On 24 April, Kedys was buried in Jonučiai cemetery. According to media reports, 6–10,000 people from across the country attended the ceremony.

== Death of Ūsas ==
Ūsas, the main suspect in the pedophilia case, was officially charged with the sexual molestation of a minor. However, he was found drowned in a swamp in June 2010. The death was ruled an accident. The court case against Ūsas continued. The court found him innocent in November 2012.

== Custody battle ==
On 17 May 2012, following a court order, Kedys' daughter, who was previously living with Kedys' relatives in Garliava, was forcibly reunited with her mother Stankūnaitė. Owing to the continuous presence of protesters disagreeing with the 5-month old court decision, the operation was carried out with the assistance of riot police, and 39 protesters were detained.

== Aftermath ==
The sister of Drąsius Kedys Neringa Venckienė was elected to the Lithuanian Parliament, but fled the country for the United States after the Parliament removed her legal immunity in 2013. In November 2019, she was extradited back to Lithuania and was brought to the Court under four criminal charges.

== In popular culture ==
A children magazine Flintas created a comic named Gynėjas Drąsius (Drąsius the Defender), inspired by the story of the deceased Drąsius Kedys.

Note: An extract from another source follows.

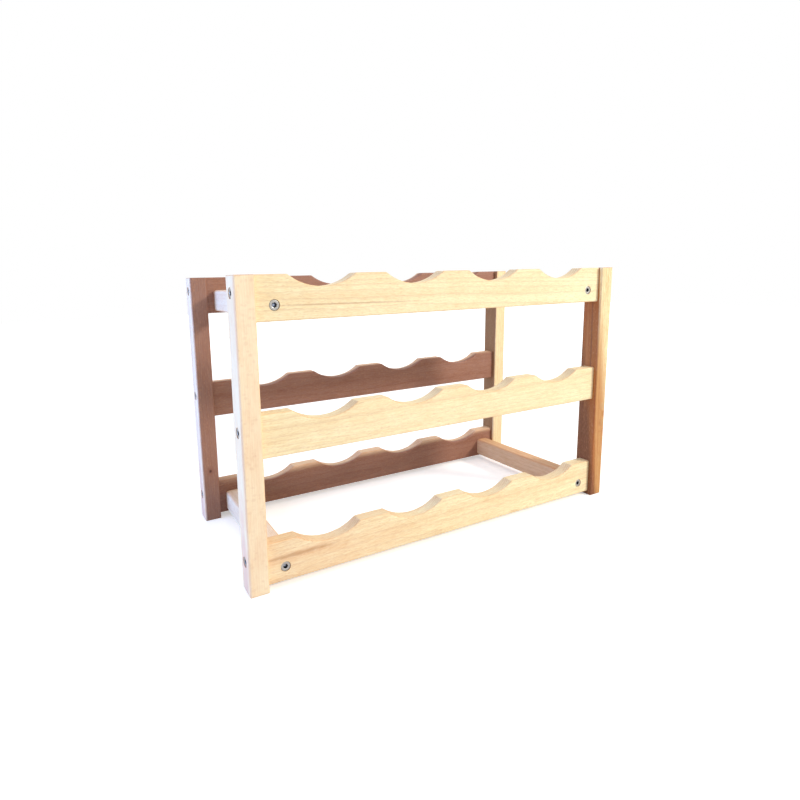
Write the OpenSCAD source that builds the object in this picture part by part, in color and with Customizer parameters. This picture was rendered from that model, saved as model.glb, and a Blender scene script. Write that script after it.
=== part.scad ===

The protest events in Garliava was depicted in a 2013 opinion journalism documentary movie Lost. A political animal of the European Union.

In 2013, the pedophilia case was recreated in a popular Korean mystery TV show "Surprise Mystery".

As of 2022 Lithuanian director Jonas Vaitkus was creating a play based on Kedys case, titled "Clan".

The case was portrayed in the Lithuanian television show The Price of Courage. It was aired by TV3 and had 86 episodes.